Refer to Spark's website for documentation on running Spark with Kubernetes. To schedule a spark application using spark-scheduler, you must apply the following metadata to driver and executor pods.
driver:
apiVersion: v1
kind: Pod
metadata:
labels:
spark-app-id: my-custom-id
annotations:
spark-driver-cpu: 1
spark-driver-mem: 1Gi
spark-executor-cpu: 2
spark-executor-mem: 4Gi
spark-executor-count: 8
spec:
schedulerName: spark-scheduler
executor:
apiVersion: v1
kind: Pod
metadata:
labels:
spark-app-id: my-custom-id
spec:
schedulerName: spark-scheduler
As of f6cc354d83, spark supports specifying pod templates for driver and executors. Although spark configuration can also be used to apply label and annotations, the pod template feature in spark is the only way of setting schedulerName. To apply the above overrides, you should save them as files and set these configuration overrides:
"spark.kubernetes.driver.podTemplateFile": "/path/to/driver.template",
"spark.kubernetes.executor.podTemplateFile": "/path/to/executor.template"
Dynamic Allocation
k8s-spark-scheduler-extender
also supports running Spark applications in dynamic allocation mode. You can find more information about how to configure Spark to make use of dynamic allocation in the Spark documentation.
To inform k8s-spark-scheduler-extender
that you are running an application with dynamic allocation enabled, you should omit setting the spark-executor-count
annotation on the driver pod, and instead set the following three annotations:
spark-dynamic-allocation-enabled
: "true"spark-dynamic-allocation-min-executor-count
: minimum number of executors to always reserve resources for. Should be equal to thespark.dynamicAllocation.minExecutors
value you set in the Spark configurationspark-dynamic-allocation-max-executor-count
: maximum number of executors to allow your application to request at a given time. Should be equal to thespark.dynamicAllocation.maxExecutors
value you set in the Spark configuration
If dynamic allocation is enabled, k8s-spark-scheduler-extender
will guarantee that your application will only get scheduled if the driver and executors until the minimum executor count fit to the cluster. Executors over the minimum are not reserved for, and are only scheduled if there is capacity to do so when they are requested by the application.
Configuration
k8s-spark-scheduler-extender
is a witchcraft service, and supports configuration options detailed in the github documentation. Additional configuration options are:
- fifo: a boolean flag to turn on FIFO processing of spark drivers. With this turned on, younger spark drivers will be blocked from scheduling until the cluster has space for the oldest spark driver. Executor scheduling is unaffected from this.

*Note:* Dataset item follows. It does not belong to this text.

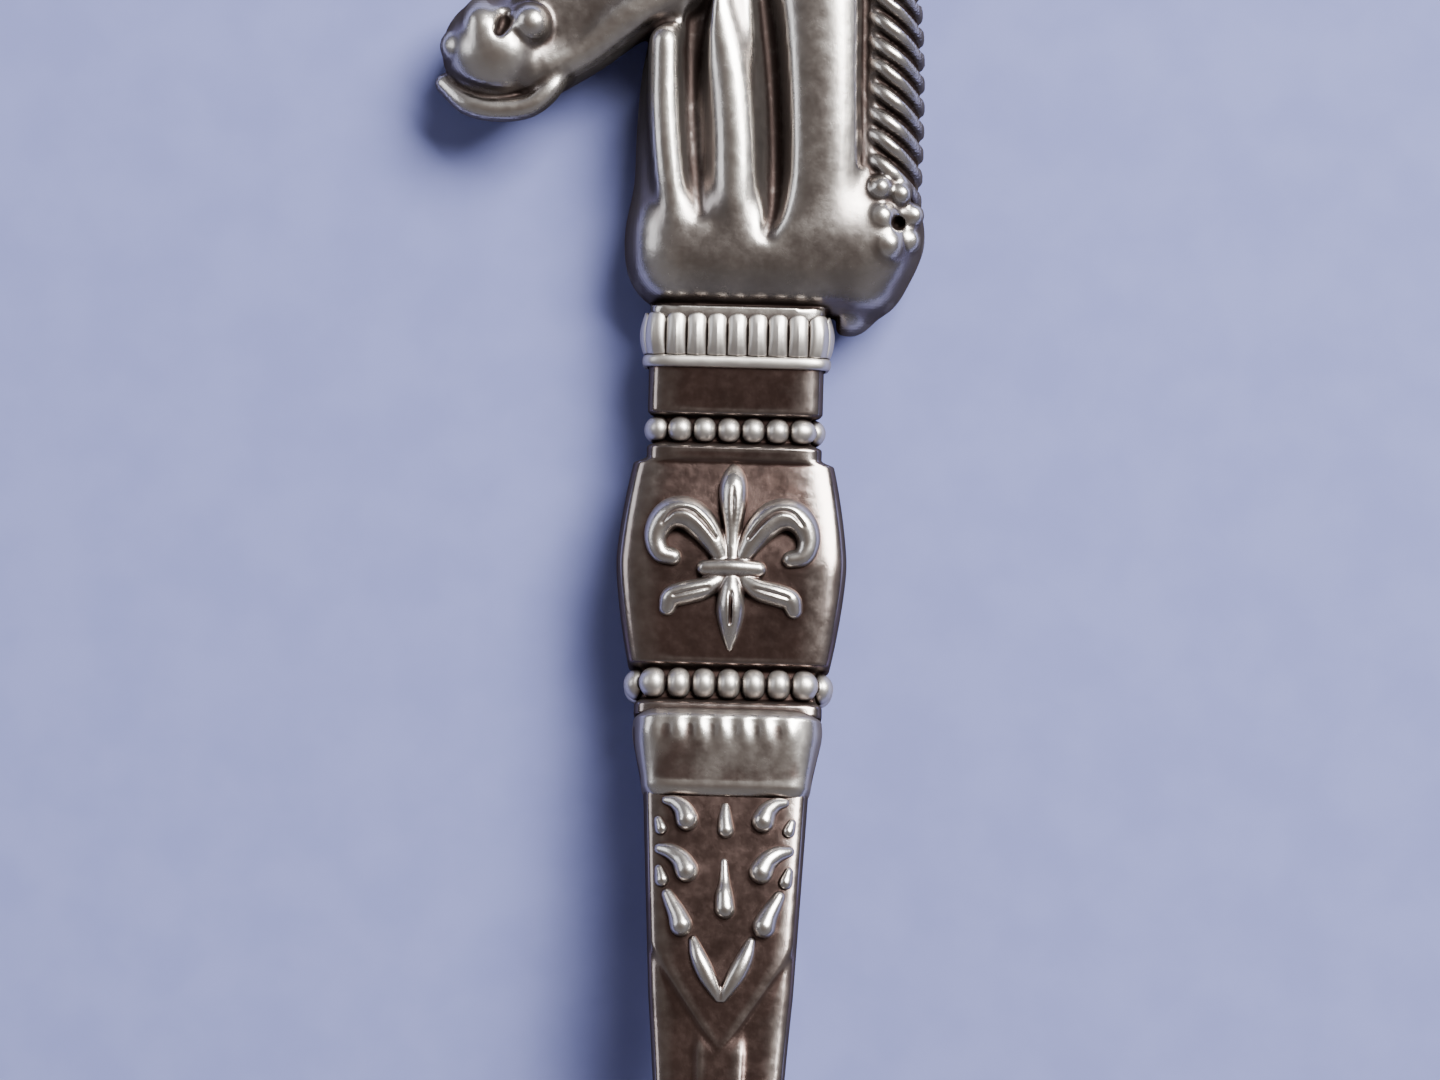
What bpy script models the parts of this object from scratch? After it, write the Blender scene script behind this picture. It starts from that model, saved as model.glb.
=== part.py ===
"""Souvenir spoon: a cast horse-head finial pinned to a decorated handle, with a lapped-on bowl.

Metres, +Z up. The spoon lies face up on a table. Everything is designed about the handle: Y = 0 is
the top edge of the collar, +Y points up the figure and -Y runs down to the bowl, X = 0 is the
handle's middle and Z = 0 is the table. At the end one empty carries the whole spoon sideways, so
that the world's origin is on the table under the middle of the spoon's box.
"""

import math

import bmesh
import bpy
import numpy as np
from mathutils import Matrix, Vector

MM = 0.001

# Driving dimensions, from the tip of the ears down to the tip of the bowl.
FIGURE_HEIGHT = 33.0 * MM
COLLAR_LENGTH = 2.7 * MM
NECK_LENGTH = 2.35 * MM
UPPER_BEAD = 1.45 * MM
FILLET_LENGTH = 0.85 * MM
SHIELD_LENGTH = 10.35 * MM
LOWER_BEAD = 1.7 * MM
GROOVE_LENGTH = 0.8 * MM
MOULDING_LENGTH = 3.5 * MM
PENDANT_LENGTH = 9.65 * MM
SHANK_LENGTH = 29.65 * MM
BOWL_LENGTH = 42.0 * MM

# Widths (across, X) and thicknesses (front to back) of the handle.
NECK_WIDTH, NECK_THICKNESS = 8.7 * MM, 4.2 * MM
SHIELD_WIDTH, SHIELD_END_WIDTH = 11.4 * MM, 9.8 * MM
SHIELD_THICKNESS, SHIELD_END_THICKNESS = 5.0 * MM, 3.9 * MM
MOULDING_WIDTH, MOULDING_FOOT_WIDTH = 9.7 * MM, 8.5 * MM
PENDANT_WIDTH, PENDANT_END_WIDTH, PENDANT_THICKNESS = 8.1 * MM, 7.0 * MM, 3.3 * MM
HEEL_WIDTH, HEEL_THICKNESS = 4.4 * MM, 2.5 * MM
COLLAR_SWELL = 0.6 * MM

# How far the rings are let into the handle, and the film of solder between soldered pieces.
SEAT_DEPTH = 0.55 * MM
MOULDING_SEAT = 0.75 * MM
SOLDER_GAP = 0.05 * MM

# The handle's rise above the table.
REST_HEIGHT = 2.6 * MM
PENDANT_HEIGHT = 7.2 * MM
CROWN_HEIGHT = 9.3 * MM

# The bowl: an egg-shaped outline, widest towards the handle.
BOWL_WIDTH = 27.0 * MM
BOWL_RIM_HEIGHT = 7.6 * MM
BOWL_WALL = 1.1 * MM
BOWL_EGG = 0.16
BOWL_CURVE = 2.4

# The tongue of the handle that laps under the bowl.
LAP_LENGTH = 10.0 * MM
LAP_END_WIDTH, LAP_END_THICKNESS = 1.3 * MM, 0.9 * MM

# The peg that pins the figure to the handle.
PEG_DIAMETER = 2.2 * MM
PEG_LENGTH = 7.0 * MM
PEG_CLEARANCE = 0.05 * MM
PLUG_LENGTH = 1.0 * MM

# Ornament.
SECTION_POWER = 7.0
COLLAR_LEAVES = 24
LEAF_RELIEF = 0.22 * MM
LEAF_SCALLOP = 0.45 * MM
RIM_LENGTH = 0.6 * MM
RING_POINTS = 66
CREASE_ANGLE = math.radians(40)
FIGURE_DESIGN_HEIGHT = 33.0

# Finishes: colour and roughness.
SILVER = ((0.60, 0.58, 0.56), 0.25)
BRASS = ((0.72, 0.55, 0.28), 0.35)

# Where each stretch of the handle ends, counted down from the collar's top edge.
COLLAR_FOOT = -COLLAR_LENGTH
UPPER_SEAT_TOP = COLLAR_FOOT - NECK_LENGTH
UPPER_SEAT_FOOT = UPPER_SEAT_TOP - UPPER_BEAD
SHIELD_TOP = UPPER_SEAT_FOOT - FILLET_LENGTH
SHIELD_FOOT = SHIELD_TOP - SHIELD_LENGTH
LOWER_SEAT_FOOT = SHIELD_FOOT - LOWER_BEAD
MOULDING_TOP = LOWER_SEAT_FOOT - GROOVE_LENGTH
MOULDING_FOOT = MOULDING_TOP - MOULDING_LENGTH
PENDANT_FOOT = MOULDING_FOOT - PENDANT_LENGTH
HEEL = PENDANT_FOOT - SHANK_LENGTH
BOWL_MIDDLE = HEEL - BOWL_LENGTH / 2

# The figure hangs a little below the collar's top edge, clear of the collar's side.
COLLAR_SIDE = (NECK_WIDTH + COLLAR_SWELL) / 2 + LEAF_RELIEF + SOLDER_GAP


def clear_scene():
    for obj in list(bpy.data.objects):
        bpy.data.objects.remove(obj)


def make_collection(name):
    collection = bpy.data.collections.new(name)
    bpy.context.scene.collection.children.link(collection)
    return collection


def make_material(name, colour, roughness):
    material = bpy.data.materials.new(name)
    material.use_nodes = True
    shader = material.node_tree.nodes["Principled BSDF"]
    shader.inputs["Base Color"].default_value = (*colour, 1.0)
    shader.inputs["Metallic"].default_value = 1.0
    shader.inputs["Roughness"].default_value = roughness
    return material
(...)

- kube-config: path to a kube-config file
- binpack: the algorithm to binpack pods in a spark application over the free space in the cluster. Currently available options are
distribute-evenly
andtightly-pack
, the former being the default. They differ on how they distribute the executors,distribute-evenly
round-robin's available nodes, whereastightly-pack
fills one node before moving to the next. - qps and burst: These are parameters for rate limiting kubernetes clients, used directly in client construction.
Development
Use ./godelw docker build
to build an image using the Dockerfile template. Built image will use the default configuration. Deployment created by kubectl apply -f examples/extender.yml
can be used to iterate locally.
Use ./examples/submit-test-spark-app.sh <id> <executor-count> <driver-cpu> <driver-mem> <driver-nvidia-gpus> <executor-cpu> <executor-mem> <executor-nvidia-gpus>
to mock a spark application launch. Created pods will have a node selector for instance-group: main
, so desired nodes in the cluster should be modified to have this label set.
Use ./godelw verify
to run tests and style checks
Contributing
The team welcomes contributions! To make changes:
- Fork the repo and make a branch
- Write your code (ideally with tests) and make sure the CircleCI build passes
- Open a PR (optionally linking to a github issue)
License
This project is made available under the Apache 2.0 License.